• WHAT IS ASKED: Write out each entry again. Keep every word exactly as it is.

--- DATASET ROWS ---

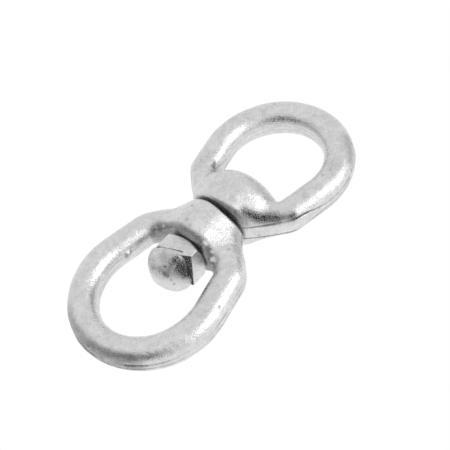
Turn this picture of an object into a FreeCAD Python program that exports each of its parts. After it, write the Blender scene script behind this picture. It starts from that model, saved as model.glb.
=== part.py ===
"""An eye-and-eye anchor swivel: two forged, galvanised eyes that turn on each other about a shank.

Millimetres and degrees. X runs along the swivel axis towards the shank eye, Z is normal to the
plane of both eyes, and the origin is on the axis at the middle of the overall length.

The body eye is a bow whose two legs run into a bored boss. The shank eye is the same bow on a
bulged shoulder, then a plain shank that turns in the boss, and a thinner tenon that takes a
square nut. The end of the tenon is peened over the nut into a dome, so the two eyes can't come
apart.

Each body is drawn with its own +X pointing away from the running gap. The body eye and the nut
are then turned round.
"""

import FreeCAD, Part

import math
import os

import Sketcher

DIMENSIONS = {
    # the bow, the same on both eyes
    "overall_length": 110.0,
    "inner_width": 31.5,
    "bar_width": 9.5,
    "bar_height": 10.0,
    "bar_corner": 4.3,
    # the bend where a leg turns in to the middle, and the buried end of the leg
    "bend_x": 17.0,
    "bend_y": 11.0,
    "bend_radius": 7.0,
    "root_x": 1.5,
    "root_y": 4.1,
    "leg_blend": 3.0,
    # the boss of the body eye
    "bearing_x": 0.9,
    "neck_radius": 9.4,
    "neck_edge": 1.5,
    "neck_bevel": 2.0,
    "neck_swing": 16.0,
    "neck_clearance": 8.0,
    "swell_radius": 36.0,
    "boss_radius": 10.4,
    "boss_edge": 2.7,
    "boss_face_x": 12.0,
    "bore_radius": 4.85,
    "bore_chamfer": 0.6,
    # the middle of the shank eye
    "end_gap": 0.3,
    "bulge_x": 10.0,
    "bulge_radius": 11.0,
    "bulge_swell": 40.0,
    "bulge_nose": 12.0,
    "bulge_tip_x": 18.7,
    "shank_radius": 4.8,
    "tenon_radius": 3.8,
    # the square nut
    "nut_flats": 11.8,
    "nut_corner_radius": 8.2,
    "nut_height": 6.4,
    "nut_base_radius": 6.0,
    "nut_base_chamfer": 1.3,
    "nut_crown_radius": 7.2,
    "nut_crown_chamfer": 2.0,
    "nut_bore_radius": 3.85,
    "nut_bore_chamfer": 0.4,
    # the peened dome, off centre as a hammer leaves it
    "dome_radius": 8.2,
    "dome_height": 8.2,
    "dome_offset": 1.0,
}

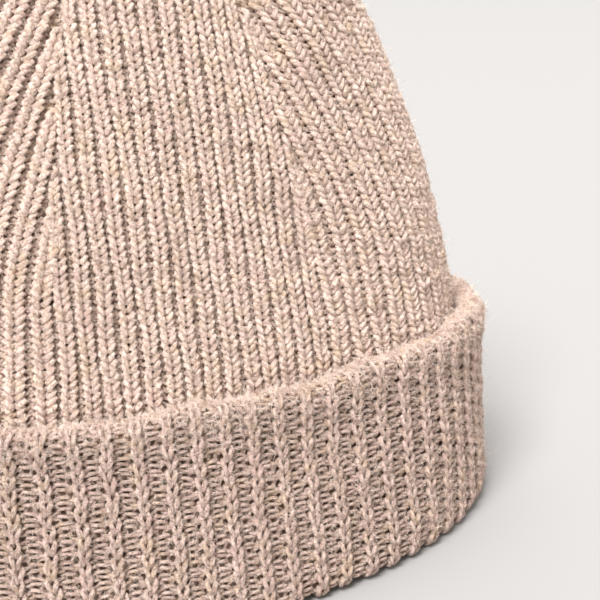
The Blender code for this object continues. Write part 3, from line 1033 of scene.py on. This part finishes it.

---

• REPLY TO THE TASK:
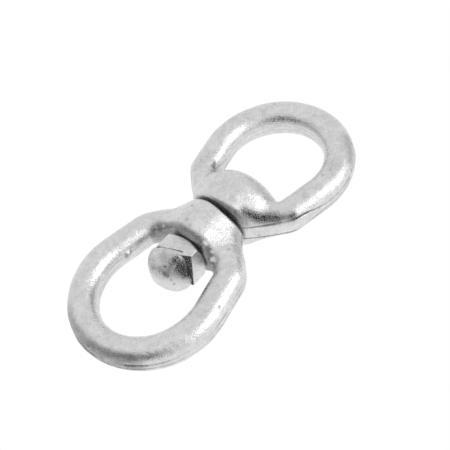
Turn this picture of an object into a FreeCAD Python program that exports each of its parts. After it, write the Blender scene script behind this picture. It starts from that model, saved as model.glb.
=== part.py ===
"""An eye-and-eye anchor swivel: two forged, galvanised eyes that turn on each other about a shank.

Millimetres and degrees. X runs along the swivel axis towards the shank eye, Z is normal to the
plane of both eyes, and the origin is on the axis at the middle of the overall length.

The body eye is a bow whose two legs run into a bored boss. The shank eye is the same bow on a
bulged shoulder, then a plain shank that turns in the boss, and a thinner tenon that takes a
square nut. The end of the tenon is peened over the nut into a dome, so the two eyes can't come
apart.

Each body is drawn with its own +X pointing away from the running gap. The body eye and the nut
are then turned round.
"""

import FreeCAD, Part

import math
import os

import Sketcher

DIMENSIONS = {
    # the bow, the same on both eyes
    "overall_length": 110.0,
    "inner_width": 31.5,
    "bar_width": 9.5,
    "bar_height": 10.0,
    "bar_corner": 4.3,
    # the bend where a leg turns in to the middle, and the buried end of the leg
    "bend_x": 17.0,
    "bend_y": 11.0,
    "bend_radius": 7.0,
    "root_x": 1.5,
    "root_y": 4.1,
    "leg_blend": 3.0,
    # the boss of the body eye
    "bearing_x": 0.9,
    "neck_radius": 9.4,
    "neck_edge": 1.5,
    "neck_bevel": 2.0,
    "neck_swing": 16.0,
    "neck_clearance": 8.0,
    "swell_radius": 36.0,
    "boss_radius": 10.4,
    "boss_edge": 2.7,
    "boss_face_x": 12.0,
    "bore_radius": 4.85,
    "bore_chamfer": 0.6,
    # the middle of the shank eye
    "end_gap": 0.3,
    "bulge_x": 10.0,
    "bulge_radius": 11.0,
    "bulge_swell": 40.0,
    "bulge_nose": 12.0,
    "bulge_tip_x": 18.7,
    "shank_radius": 4.8,
    "tenon_radius": 3.8,
    # the square nut
    "nut_flats": 11.8,
    "nut_corner_radius": 8.2,
    "nut_height": 6.4,
    "nut_base_radius": 6.0,
    "nut_base_chamfer": 1.3,
    "nut_crown_radius": 7.2,
    "nut_crown_chamfer": 2.0,
    "nut_bore_radius": 3.85,
    "nut_bore_chamfer": 0.4,
    # the peened dome, off centre as a hammer leaves it
    "dome_radius": 8.2,
    "dome_height": 8.2,
    "dome_offset": 1.0,
}

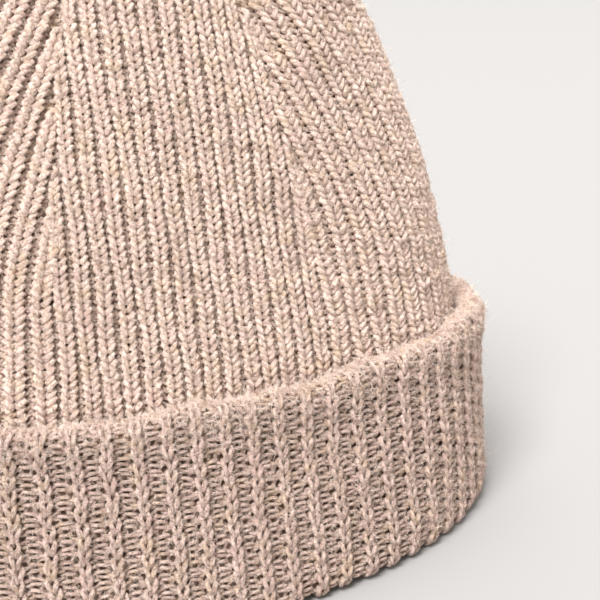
The Blender code for this object continues. Write part 3, from line 1033 of scene.py on. This part finishes it.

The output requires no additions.